Active participation had been identified early on as important to the lessons’ success. Between 1937 and 1939 a research project, funded by the Rockefeller family’s General Education Board and supported by the Wisconsin Department of Public Instruction and the State Board of Normal Schools, studied the effectiveness of WHA’s School of the Air. In this study, professor A. L. Chapman of the University of Texas (which was involved in producing the newly-formed Texas School of the Air) joined UW professor of education J. Murray Lee to examine Wisconsin’s school curriculum and assess how and where radio lessons could be of most use. They worked with a variety of UW academic experts as well as representatives of the Wisconsin Education Association and the respective writers, producers, and narrators of seven ongoing programs to create a year’s worth of lessons as well as protocols for assessing those lessons’ effectiveness.
UW Press published the study in 1942 as Radio in the Classroom: Experimental Studies in the Production and Classroom Use of Lessons Broadcast by Radio. Results showed that students who were taught the radio show material by their own teacher (who had agreed to follow the radio content closely) did about as well in comprehending and retaining information as students who listened to the actual radio show. The only statistically significant difference was found in programs focused on music, literature, and good speech where vocalized examples gave an advantage. But researchers noted that radio stimulated students’ interest and enthusiasm for a subject, which had its own value.

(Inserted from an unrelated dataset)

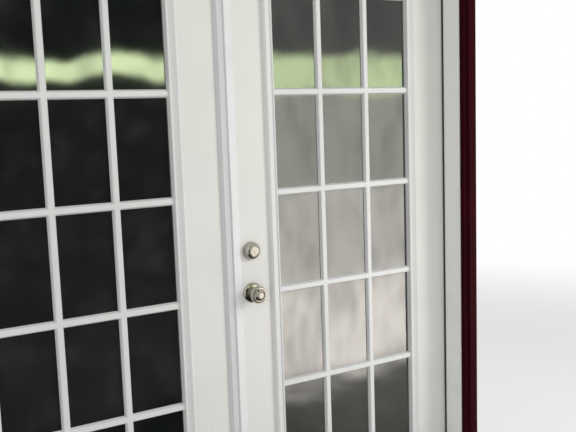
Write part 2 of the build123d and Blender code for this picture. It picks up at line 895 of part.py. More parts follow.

Besides the benefits of active engagement, researchers also reported the resounding popularity of WHA’s art and music lessons; the importance of good dramatic narration for all programs; the usefulness of dramatized lessons in geography and community studies as well as in literature and poetry; and the need for more science-related programming.
Adapting Lessons To The Times
Looking at the School of the Air program list over the years, it’s hard to know which titles represented truly new topics or themes. For example, there might be three programs running simultaneously related to music, but each was tailored to a different age group. And when hosts retired or moved on, the show associated with their name was generally dropped and a new show, with similar content but different host, would fill its place bearing a new name. Some programs like Rhythm and Games, designed for very young children and hosted by Madison teacher Fannie Steve, continued for many years with the same name and basic approach. Other shows had briefer lives.
Sometimes a show was created in response to a group or individual’s concerns that particular subjects needed more emphasis. Randall Davidson recalled how informal the creation of a new program could be: “If someone came to WHA with an idea and [program director Harold] McCarty liked it, it went forward; they found a way to pay for it.” Funds, he said, came directly from WHA’s station budget for many years. Starting in the 1960s, grants for certain programming could also be secured from the U.S. Department of Health, Education and Welfare.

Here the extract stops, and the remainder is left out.